SEBS also demonstrates exceptional compatibility with other polymers, enabling efficient blending with polypropylene (PP), polystyrene (PS), high-density polyethylene (HDPE), polycarbonate (PC), polyamide (PA), and polyphenylene oxide (PPO), significantly enhancing their impact resistance. Notably, blending SEBS with paraffin oil, naphthenic oil, and PP can also greatly improve product transparency.
2. Mechanism of SEBS-g-MAH Modified PA/PP
The amide groups on the PA backbone are highly polar, forming hydrogen bonds that promote crystallization and impart excellent wear and solvent resistance. However, this polarity also increases PA’s moisture absorption and reduces dimensional stability. In dry or low-temperature conditions, PA exhibits lower impact resistance and reduced elastic modulus.
In PA/PP/SEBS and maleic anhydride-grafted SEBS (SEBS-g-MAH) systems, PP addition not only reduces cost but also improves the impact resistance of PA and lowers moisture uptake. Yet, PP is thermodynamically incompatible with highly polar PA, limiting blend performance. Fortunately, reactions between the PA amide groups and the MAH-grafted compatibilizer significantly enhance interfacial adhesion. Experiments show that rigid SEBS-g-MAH is more effective than softer EPDM-g-MAH as a compatibilizer, greatly improving the strength and toughness of PP/PA6 blends while maintaining hardness.
SEBS-g-MAH distributes at both the PA matrix and the PA/PP interface, providing a dual effect: it increases the volume fraction of the elastomer for toughening, and forms elastomer-PA graft copolymers that act like surfactants, enhancing PP/PA interfacial adhesion.
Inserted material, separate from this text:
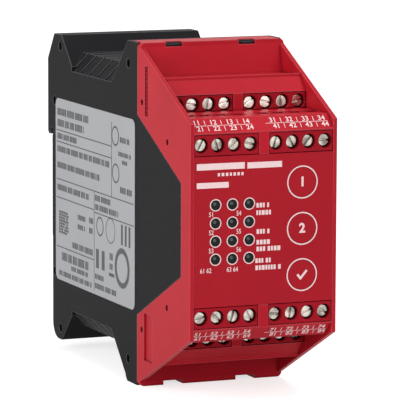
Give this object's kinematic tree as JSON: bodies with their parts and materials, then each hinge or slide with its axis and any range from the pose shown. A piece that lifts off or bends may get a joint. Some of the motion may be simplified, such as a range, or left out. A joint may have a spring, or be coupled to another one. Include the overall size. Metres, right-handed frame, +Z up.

In PP/PA/SEBS-g-MAH blends, when the PP/PA mass ratio is 70:30, a PP-continuous core-shell structure forms, with rigid PA6 as the core and soft elastomer as the shell. At a 50:50 PP/PA6 ratio, increasing SEBS-g-MAH lowers tensile strength; conversely, at a 75:25 PA6/PP ratio, increasing SEBS-g-MAH improves tensile strength. This indicates that careful formulation allows SEBS-g-MAH to act as a volume enhancer, creating blends that balance rigidity and toughness.
Functionalized SEBS (e.g., maleic anhydride, sulfonation, chloromethylation, or hydroxymethylation) further improves compatibility with specific systems, expanding its application potential and demonstrating significant industrial value.